As a “royal priesthood, a holy nation, a people for God’s own possession” let us never lose sight of the reason that all disciples of Christ are a part of that priesthood: “so that you may proclaim the excellencies of Him who has called you out of darkness into His marvelous light” (1 Peter 2:9).


[1] The Shaping of Things to Come (Peabody, MA:  Hendrickson  2003) p. 21

  1. Chris,

    I think the hardest part of any pastor’s ministry (as well as the Session’s joint ministry) is turning the congregation from spectators on Sunday to disciples of Christ all 7 days of the week.

    With established (for that read: old and unchanging) congregations, there are more pew sitter/spectators than disciples. For them, the term priesthood of all believers has no meaning. More often than not, if asked who has the responsibility for evangelism in the church, they’ll tell you the Pastor, that’s what we pay him for . It is very hard for someone who is new to the congregation, who is then voted onto Session, to try to change the established way of thinking. I’ve said more about this on my blog.

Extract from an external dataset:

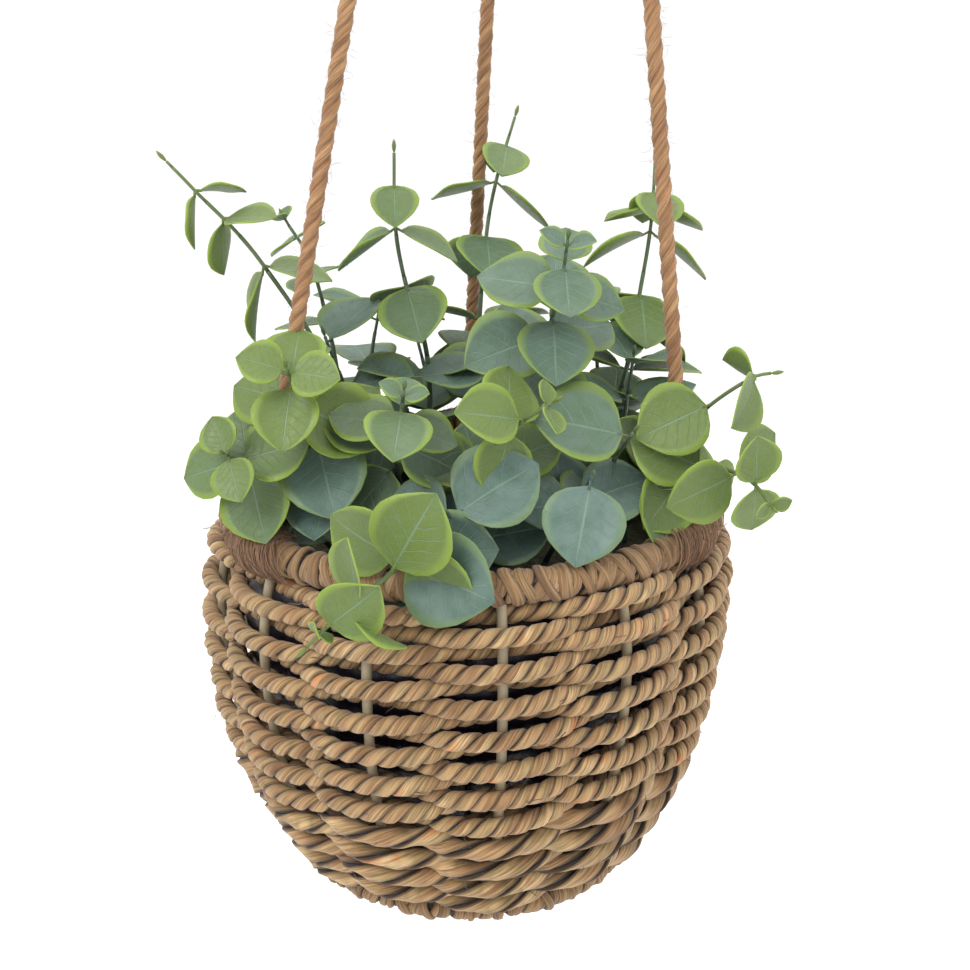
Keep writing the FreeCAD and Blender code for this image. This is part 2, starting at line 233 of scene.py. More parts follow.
def tangents(spine: Spine) -> list[Vector]:
    """The direction of a spine at each of its points."""
    last = len(spine) - 1
    return [(spine[min(i + 1, last)] - spine[max(i - 1, 0)]).normalized() for i in range(last + 1)]


def carried_normals(spine: Spine) -> list[Vector]:
    """A direction square to a spine at each point, carried along it with as little turn as it can."""
    along = tangents(spine)
    start = along[0].orthogonal().normalized()
    carried = [start]
    for before, here in zip(along, along[1:]):
        start = before.rotation_difference(here) @ start
        start = (start - here * start.dot(here)).normalized()
        carried.append(start)
    return carried


class Maker:
    """Collects strands and sheets in one mesh, with its UV map and attributes, and makes the piece."""

    def __init__(self, name: str) -> None:
        """Start an empty mesh for the piece of that name."""
        self.name = name
        self.bm = bmesh.new()
        self.uv = self.bm.loops.layers.uv.new("UVMap")
        self.tint = self.bm.verts.layers.float.new("tint")
        # The crease attribute carries painted crease shade on strands and the distance from the midrib on leaves.
        self.crease = self.bm.verts.layers.float.new("crease")

    def grid(self, along: int, across: int, place: Callable[[float, float], Vector], length: float = 1.0,
             tint: float = 0.5, crease: Callable[[float, float], float] | None = None,
             weld: float = 0.0) -> list[bmesh.types.BMVert]:
        """Lay a grid over a surface.

        Args:
            along: faces in the first direction.
            across: faces in the second direction.
            place: gives the surface's point for two shares from 0 to 1.
            length: what the first UV coordinate runs to.
            tint: the value of the tint attribute.
            crease: gives the crease attribute for the two shares.
            weld: distance under which vertices are merged, or 0 for none.

        Returns:
            The grid's vertices that remain.
        """
        made = bmesh.ops.create_grid(self.bm, x_segments=along, y_segments=across, size=0.5)["verts"]
        faces = {face for vert in made for face in vert.link_faces}
        for face in faces:
            face.smooth = True
            for loop in face.loops:
                first, second = loop.vert.co.x + 0.5, loop.vert.co.y + 0.5
                loop[self.uv].uv = (first * length, second)
        for vert in made:
            first, second = vert.co.x + 0.5, vert.co.y + 0.5
            vert[self.tint] = tint
            if crease is not None:
                vert[self.crease] = crease(first, second)
            vert.co = place(first, second)
        if weld > 0.0:
            bmesh.ops.remove_doubles(self.bm, verts=made, dist=weld)
        return [vert for vert in made if vert.is_valid]

    def strand(self, strand: Strand) -> None:
        """Sweep one strand: an oval, rippled tube with closed ends."""
        spine, along = strand.spine, tangents(strand.spine)
        normals = carried_normals(spine) if strand.outward is None else [
            (out - way * out.dot(way)).normalized() for out, way in zip(strand.outward, along)]
        steps = len(spine) - 1
        length = line_length(spine)
        seed = strand.tint * 91.7

        def place(first: float, second: float) -> Vector:
            step = min(round(first * steps), steps)
            angle = 2 * math.pi * second
            ripple = 1.0
            if strand.ripple > 0:
                ripple += strand.ripple * noise.noise((first * length * 160, second % 1.0 * 3.0, seed))
                ripple += strand.ripple * 0.6 * math.sin(3 * angle + seed)
            if strand.taper > 0:
                end = min(first, 1 - first) / strand.taper
                ripple *= 0.12 + 0.88 * math.sqrt(min(1.0, end))
            side = along[step].cross(normals[step])
            return (spine[step] + normals[step] * (math.cos(angle) * strand.half_depth * ripple)
                    + side * (math.sin(angle) * strand.half_width * ripple))

        weld = min(strand.half_width, strand.half_depth) * 0.002
        # The crease attribute runs from 0 on a strand's outward face to 1 on its inner face; the fibre finishes
        # paint crease shade with it.
        made = self.grid(steps, strand.sides, place, length, strand.tint,
                         lambda first, second: 0.5 - 0.5 * math.cos(2 * math.pi * second), weld)
        rims = {edge for vert in made for edge in vert.link_edges if edge.is_boundary}
        bmesh.ops.holes_fill(self.bm, edges=list(rims), sides=strand.sides)

    def piece(self, material: bpy.types.Material, slot: Slot, body: Body, nodes: Iterable[str] = (),
              outwards: bool = True) -> bpy.types.Object:
        """Finish the mesh as a piece of the planter.

        Args:
            material: its finish.
            slot: the record's slot for it, which this function does not use.
            body: the body that it rides on.
            nodes: the CAD nodes that it stands for.
            outwards: turn its faces outwards.

        Returns:
            The new object, which sits at the origin.
        """
        if outwards:
            bmesh.ops.recalc_face_normals(self.bm, faces=self.bm.faces)
        mesh = bpy.data.meshes.new(self.name)
        self.bm.to_mesh(mesh)
        self.bm.free()
        mesh.materials.append(material)
        thing = bpy.data.objects.new(self.name, mesh)
        bpy.context.scene.collection.objects.link(thing)
        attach(thing, body.value)
        nodes = list(nodes)
        if nodes:
            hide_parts(*nodes)
        LOG.info("%s: %d faces on %s", self.name, len(mesh.polygons), body.value)
        return thing


def smoothed(points: Sequence[Vector], steps: int) -> Spine:
    """Points along a smooth curve through the given ones, evenly spread over each stretch."""
    ends = [points[0] * 2 - points[1], *points, points[-1] * 2 - points[-2]]
    spine: Spine = []
    for a, b, c, d in zip(ends, ends[1:], ends[2:], ends[3:]):
        for step in range(steps):
            s = step / steps
            spine.append(0.5 * (b * 2 + (c - a) * s + (a * 2 - b * 5 + c * 4 - d) * s**2
                                + (b * 3 - a - c * 3 + d) * s**3))
    return spine + [points[-1].copy()]


def resampled(spine: Spine, spacing: float) -> Spine:
    """The same line with evenly spaced points, about spacing apart."""
    lengths = [0.0]
    for a, b in zip(spine, spine[1:]):
        lengths.append(lengths[-1] + (b - a).length)
    count = max(2, round(lengths[-1] / spacing))
    made, place = [], 0
    for step in range(count + 1):
        want = lengths[-1] * step / count
        while place < len(spine) - 2 and lengths[place + 1] < want:
            place += 1
        run = lengths[place + 1] - lengths[place]
        made.append(spine[place].lerp(spine[place + 1], (want - lengths[place]) / run if run else 0.0))
    return made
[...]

    In your situation, knowing of the professors you had at PTS, you already have a good foundation on how to keep those who will become members of the Open Door community from becoming spectators.

    I look forward to following the progress of the Upper Room as it begins sharing the Good News.

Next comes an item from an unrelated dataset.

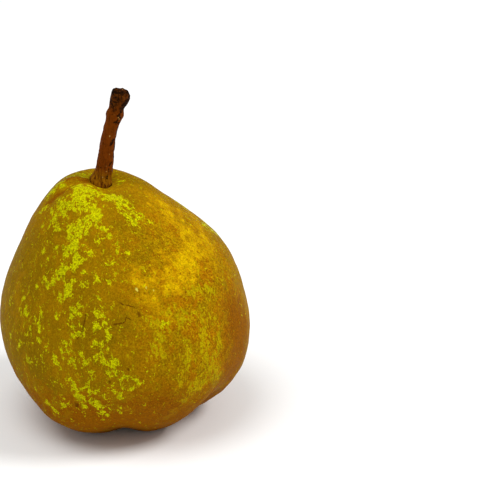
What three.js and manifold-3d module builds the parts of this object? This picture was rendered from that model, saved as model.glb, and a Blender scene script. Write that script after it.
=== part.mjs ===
// A Winter Nelis pear, standing on the lobes round its eye.
//
// Three pieces: the fruit with its skin, the woody stalk rooted in the top, and
// the dried calyx in the basin underneath, which is a cup with five sepals and
// the stamens. Millimetres, +Z up, and the pear stands on z = 0. +X is to the
// right and -Y is towards the viewer. Bearings are in degrees from +X towards +Y.

import * as THREE from 'three';
import { mergeVertices } from 'three/addons/utils/BufferGeometryUtils.js';
import Module from 'manifold-3d';

const wasm = await Module();
wasm.setup();

// Outline of the fruit as radius and height, from the floor of the basin over the
// rim that it stands on, up the belly and over the shoulder to the foot of the stalk.
const PROFILE = [
  [0, 6.2], [4.5, 5.6], [8.6, 2.8], [12.8, 0], [17.1, 1.0], [25.3, 7.2], [30.7, 16], [32.4, 26],
  [30.7, 35.5], [27.1, 44.3], [21.7, 51.9], [15.7, 58.3], [11.6, 62.2], [7.4, 64.5], [3.5, 64.9], [0, 64.6],
];
const PROFILE_STEPS = 52;
const FRUIT_SIDES = 76;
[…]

  2. Um … as noted in my last line, I know the NCD is called the Upper Room, I was thinking of Hot Metal and the Open Door as I was typing that comment.

  3. mikegehrling said:

    I think one of the keys to cultivating a congregation of priests rather than “spectators” is to emphasize the variety of spiritual gifts given to the church. Frost and Hirsch, of course, get into this later in their book, though I think even they are too limiting in only considering apostles, prophets, evangelists, pastors, and teachers. (Though to their credit, I think it’s fantastic that they’re trying to recover a recognition of apostolic, prophetic, and evangelistic gifts).

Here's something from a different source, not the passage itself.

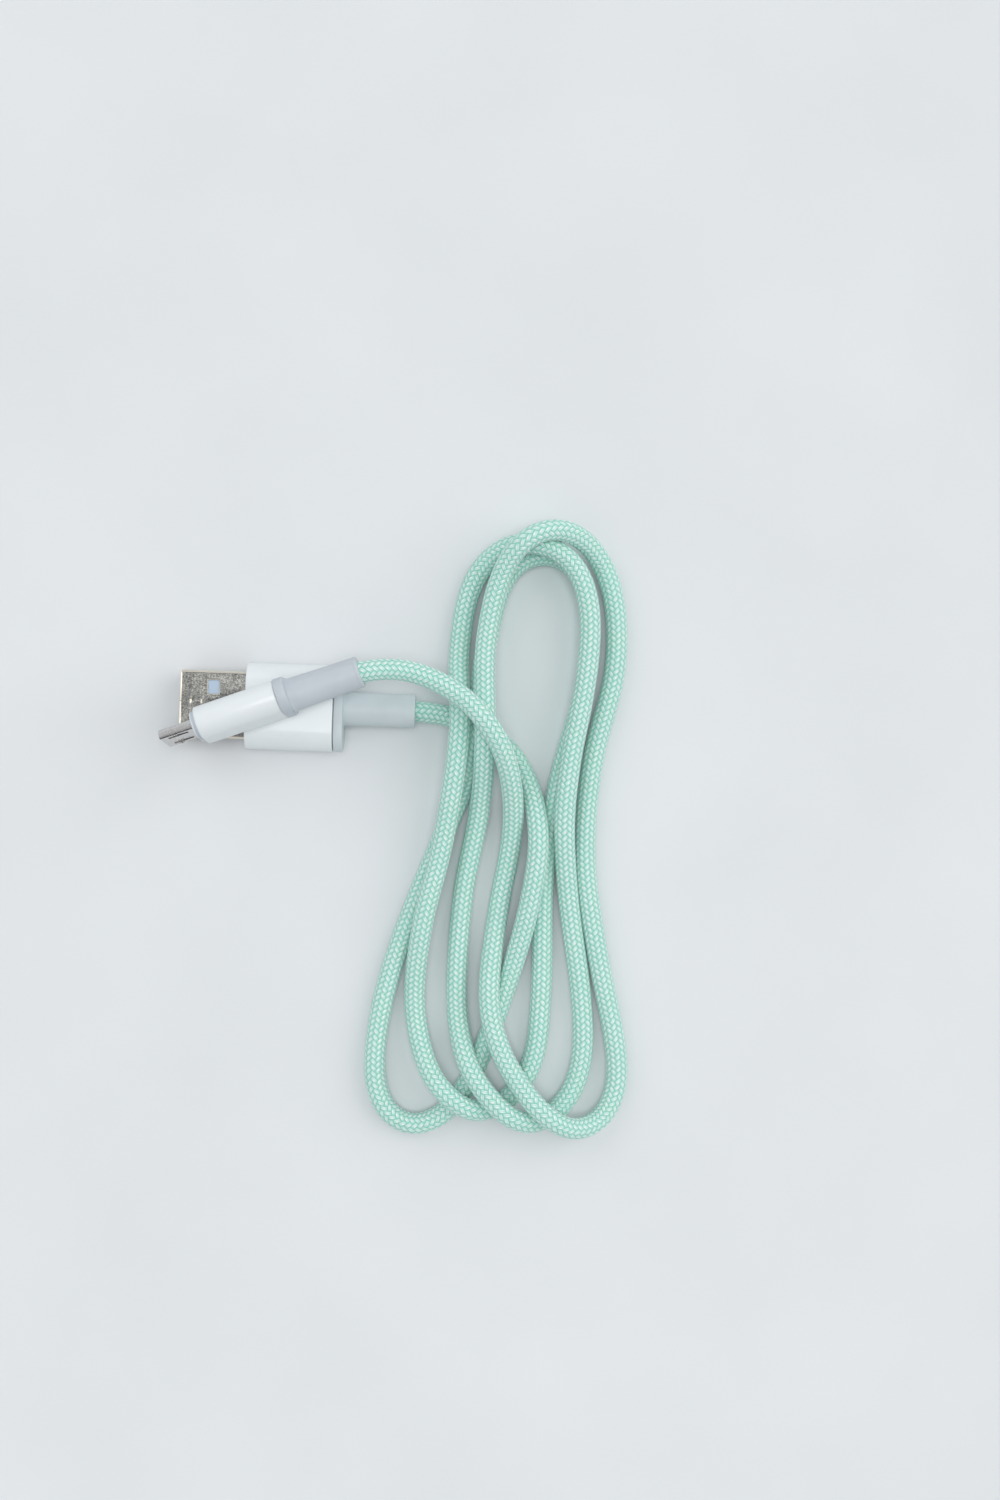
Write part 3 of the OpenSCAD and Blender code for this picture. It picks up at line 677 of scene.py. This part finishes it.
def d_outline(inset):
    """The micro-B shell's D shape with softened corners"""
    full_w, full_h = B["shell"][0] / 2, B["shell"][1] / 2
    half_w, half_h = full_w - inset, full_h - inset
    k = (math.sqrt(2) - 1) * inset
    low_z, narrow = B["bevel"] - full_h + k, full_w - B["bevel"] - k
    poly = np.array([(half_w, low_z), (half_w, half_h), (-half_w, half_h), (-half_w, low_z),
                     (-narrow, -half_h), (narrow, -half_h)])
    soft = []
    r = B["corner"] if inset <= 0 else max(B["corner"] - inset * 0.5, 0.05)
    for p, q, s in zip(np.roll(poly, 1, 0), poly, np.roll(poly, -1, 0)):
        into, out = (p - q) / np.linalg.norm(p - q), (s - q) / np.linalg.norm(s - q)
        reach = r * min(1.0, 1 / math.tan(math.acos(np.clip(into @ out, -1, 1)) / 2))
        start, stop = q + into * reach, q + out * reach
        for t in np.linspace(0, 1, 7):
            soft.append((1 - t) ** 2 * start + 2 * t * (1 - t) * q + t ** 2 * stop)
    return np.array(soft)


def spread_evenly(points, count):
    """count points at equal steps along the closed line through the points"""
    closed = np.vstack([points, points[:1]])
    run = np.concatenate([[0], np.cumsum(np.linalg.norm(np.diff(closed, axis=0), axis=1))])
    spots = np.linspace(0, run[-1], count, endpoint=False)
    return np.stack([np.interp(spots, run, closed[:, k]) for k in range(2)], 1)


def b_shell():
    t, x1 = B["sheet"], B["shell_l"]
    steps = np.arange(0.5, 6.0, 0.5)
    rings = edge_round(0, d_outline, 0.08, -1, 4)[::-1] + [at(x, d_outline(0)) for x in (*steps, x1)]
    rings += [at(x, d_outline(t)) for x in (x1, *steps[::-1], 0.0)]
    shell = loft("micro_b_shell_skin", rings, place_b)
    (slot_x0, slot_x1), y, half = B["slot"], B["slot_y"], B["slot_half"]
    cut(shell, [block((slot_x0, s * y - half, 0.2), (slot_x1, s * y + half, 2)) for s in (-1, 1)], place_b)
    bevel_edges(shell, 0.00004)
    tidy(shell, 40)

    def painted_shade(x, y, z):
        """painted shade: a dark line at the bend between the latches' face and the sides, and darker sides
        """
        bend = (z > 0.8) & (z < 0.923) & (np.abs(y) > 3.2) & (np.abs(y) < 3.39)
        return np.maximum(bend, 0.45 * ((np.abs(y) > 3.4) & (z < 0.8)))

    mark_painted_light(shell, own_place_b, painted_shade)
    return stand_for(shell, "micro_b_shell", "bright_steel", BRIGHT)


def b_sleeve():
    shape = stadium_in(*B["sleeve"])
    cavity = stadium(B["core"][0] + 2 * GAP, B["core"][1] + 2 * GAP)
    rings = edge_round(B["front"], shape, 0.24, -1)[::-1] + edge_round(B["back"], shape, 0.1, 1)
    rings += [at(B["back"], cavity), at(B["front"], cavity)]
    return stand_for(loft("micro_b_sleeve_skin", rings, place_b), "micro_b_sleeve", "white_gloss", WHITE)


def b_ring(w, h, inset=0.0):
    """A stadium with the many points that the parting line needs"""
    w, h = w - 2 * inset, h - 2 * inset
    return outline(w, h, min(w, h) / 2, 40)


def b_disc(r):
    return b_ring(2 * r, 2 * r)


def b_boot_ring(r):
    """A round section with the mould's parting line standing out of it on both sides"""
    points = b_disc(r)
    turn = (np.degrees(np.arctan2(points[:, 1], points[:, 0])) + 24) % 180
    off = np.minimum(turn, 180 - turn)
    return points * (1 + B["ridge"] / r * np.exp(-(off / 2.2) ** 2))[:, None]


def b_overmould():
    def core(inset):
        return b_ring(*B["core"], inset)

    def face(inset):
        return b_ring(*B["flange_size"], inset)

    flange = (B["flange"][0] - 0.14, B["flange"][1])
    rings = edge_round(B["nose"], core, 0.3, -1)[::-1] + [at(flange[0], core(0))]
    rings += edge_round(flange[0], face, 0.08, -1, 3)[::-1] + edge_round(flange[1], face, 0.3, 1)
    # a concave fillet into the strain relief
    for a in np.linspace(0, np.pi / 2, 7):
        r = B["boot_r"] + B["fillet"] * (1 - math.sin(a))
        rings.append(at(flange[1] + B["fillet_l"] * (1 - math.cos(a)), b_disc(r)))
    slope = (B["boot_end_r"] - B["boot_r"]) / (BOOT_B_END - flange[1])
    collar = BOOT_B_END - B["collar"]
    rings += [at(x, b_boot_ring(B["boot_r"] + slope * (x - flange[1]))) for x in (25.2, 28, 31, 34, collar)]
    lip = B["boot_end_r"] + 0.07
    rings += [at(collar + 0.08, b_disc(lip))]
    rings += edge_round(BOOT_B_END, lambda inset: b_disc(lip - inset), 0.16, 1)
    mould = b_ring(*B["mould"])
    hole = spread_evenly(d_outline(-GAP), len(mould))
    rings += mouth_rings(BOOT_B_END, B["mould_back"], b_disc)
    rings += [at(B["mould_back"], mould), at(B["mould_front"], mould), at(B["mould_front"], hole),
              at(B["nose"], hole)]
    skin = loft("micro_b_overmould_skin", rings, place_b)
    for polygon in skin.data.polygons:
        # painted light: the nose gets a paler copy of the grey, to lighten it where it faces away from the
        # lamps
        polygon.material_index = int(own_place_b(np.array(polygon.center) / MM)[0] < B["front"] + 0.5)
    return stand_for(skin, "micro_b_overmould", "grey_elastomer", GREY_B, GREY_B_PAINTED_LIGHT)


b_shell()
b_sleeve()
b_overmould()

# ---------------------------------------------------------------- materials of the other CAD pieces


FINISHES = {"back_shield": SHIELD, "inner_mould": MOULD, "jacket_end": JACKET, "braid_end": BRAID_END}
SKINNED = ("shell", "sleeve", "overmould", "cord")    # out of sight: another piece stands for each


def finish_of(plug, part):
    if part.startswith("contact"):
        return GOLD
    if part.startswith("latch"):
        return BRIGHT
    if part.startswith("wire"):
        return WIRES[part.split("_")[1]]
    if part == "insulator":
        return PALE if plug == "usb_a" else DARK
    return FINISHES[part]


for name, node in nodes.items():
    part = name.split("_", 2)[-1]
    if part not in SKINNED:
        for slot in node.material_slots:
            slot.material = finish_of(name[:-len(part) - 1], part)

# ---------------------------------------------------------------- floor and light

FLOOR_HALF, FLOOR_Z = 3000, -0.02


def floor_material():
    g = Graph("floor")
    cloud = g.noise(22.0, 3.0, 0.5)
    grain = g.noise(1400.0, 2.0, 0.6)
    colour = g.mix(g.ramp(cloud, 0.3, 0.7), (0.735, 0.76, 0.78), (0.77, 0.795, 0.815))
    return g.finish(Base_Color=colour, Roughness=0.7, Specular_IOR_Level=0.2,
                    Normal=g.bump(grain, 0.00003, 0.2))


corners = [(x * FLOOR_HALF, y * FLOOR_HALF, FLOOR_Z) for x, y in ((-1, -1), (1, -1), (1, 1), (-1, 1))]
floor = mesh_object("floor", corners, [(0, 1, 2, 3)], smooth=False)
floor.data.materials.append(floor_material())

world = bpy.data.worlds.new("world")
scene.world = world
world.use_nodes = True
sky = world.node_tree
# brighter round the horizon than overhead
HORIZON, OVERHEAD = 0.64, 0.2
way = sky.nodes.new("ShaderNodeSeparateXYZ")
sky.links.new(sky.nodes.new("ShaderNodeTexCoord").outputs["Generated"], way.inputs[0])
height = sky.nodes.new("ShaderNodeMapRange")
sky.links.new(way.outputs[2], height.inputs[0])
height.inputs[3].default_value, height.inputs[4].default_value = HORIZON, OVERHEAD
sky.links.new(height.outputs[0], sky.nodes["Background"].inputs["Strength"])
sky.nodes["Background"].inputs["Color"].default_value = (0.96, 0.985, 1.0, 1)


def studio_light(name, way, spread_deg, power, colour=(1, 1, 1)):
    """A soft light from way, as even far off as it is near, as wide as spread_deg in the sky"""
    data = bpy.data.lights.new(name, "SUN")
    data.energy, data.angle, data.color = power, math.radians(spread_deg), colour
    light = bpy.data.objects.new(name, data)
    light.rotation_euler = Vector(way).to_track_quat("Z", "Y").to_euler()
    scene.collection.objects.link(light)


studio_light("key", (0.60, 0.20, 0.50), 56, 1.08, (1.0, 0.985, 0.965))
studio_light("window", (-0.40, 0.45, 0.50), 46, 0.50, (0.98, 0.99, 1.0))
studio_light("fill", (-0.40, -0.35, 0.50), 50, 0.30, (0.98, 0.99, 1.0))
studio_light("overhead", (0.02, 0.02, 1), 26, 0.92, (0.99, 0.995, 1.0))
scene.view_settings.view_transform = "Standard"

    I think it is true that the church has a problem of creating hierarchies that laud certain gifts (i.e. pastors) over other gifts. BUT, the problem as I see it is that a lot of attempts at egalitarianism in the church doesn’t break down the system that creates hierarchy, but rather tries to move everyone up the hierarchy. To put it differently, a lot of attempts at egalitarianism try to make everyone in church the pastor/preacher. A better way of creating a more flat, egalitarian church would be to lift up the other spiritual gifts in addition to pastoral gifts, including the other four gifts Frost and Hirsch list, but also gifts listed elsewhere in Scripture: hospitality, acts of service, etc. (tongues?).

  4. Mike,

    I agree totally. Again, with the Upper Room, you and Chris have a great opportunity to educate the congregation on the use of their gifts to grow their faith, and the church.

  5. Dan Thayer said:


    Thanks for these great reflections. This is a really thought-provoking topic.

    I don’t the our denomination has ever had a coherent position on the priesthood of all believers. Look at the ordination of ministers. On one hand, the Book of Order repeatedly states that it is merely “for reasons of order” that certain functions can only be performed by ordained ministers. But on the other hand, the entire ordination process emphasizes being called and set apart by God for a special office.

    Also, concerning hierarchy vs. egalitarianism, the fear always seems to be that hierarchies lead to abuse of power. But just as often (perhaps more often), the lack of a hierarchy leads to abuse of power. Many independent churches are built on the personal charisma of a single leader. And what happens in Presbyterian churches when the pastor and session don’t exert their authority? Often, one or more strong-willed people become the de facto rulers of the congregation. It is not hierarchies but human sin that leads to abuse of power. Conversely, the key to good church leadership is not a particular structure but obedience to God.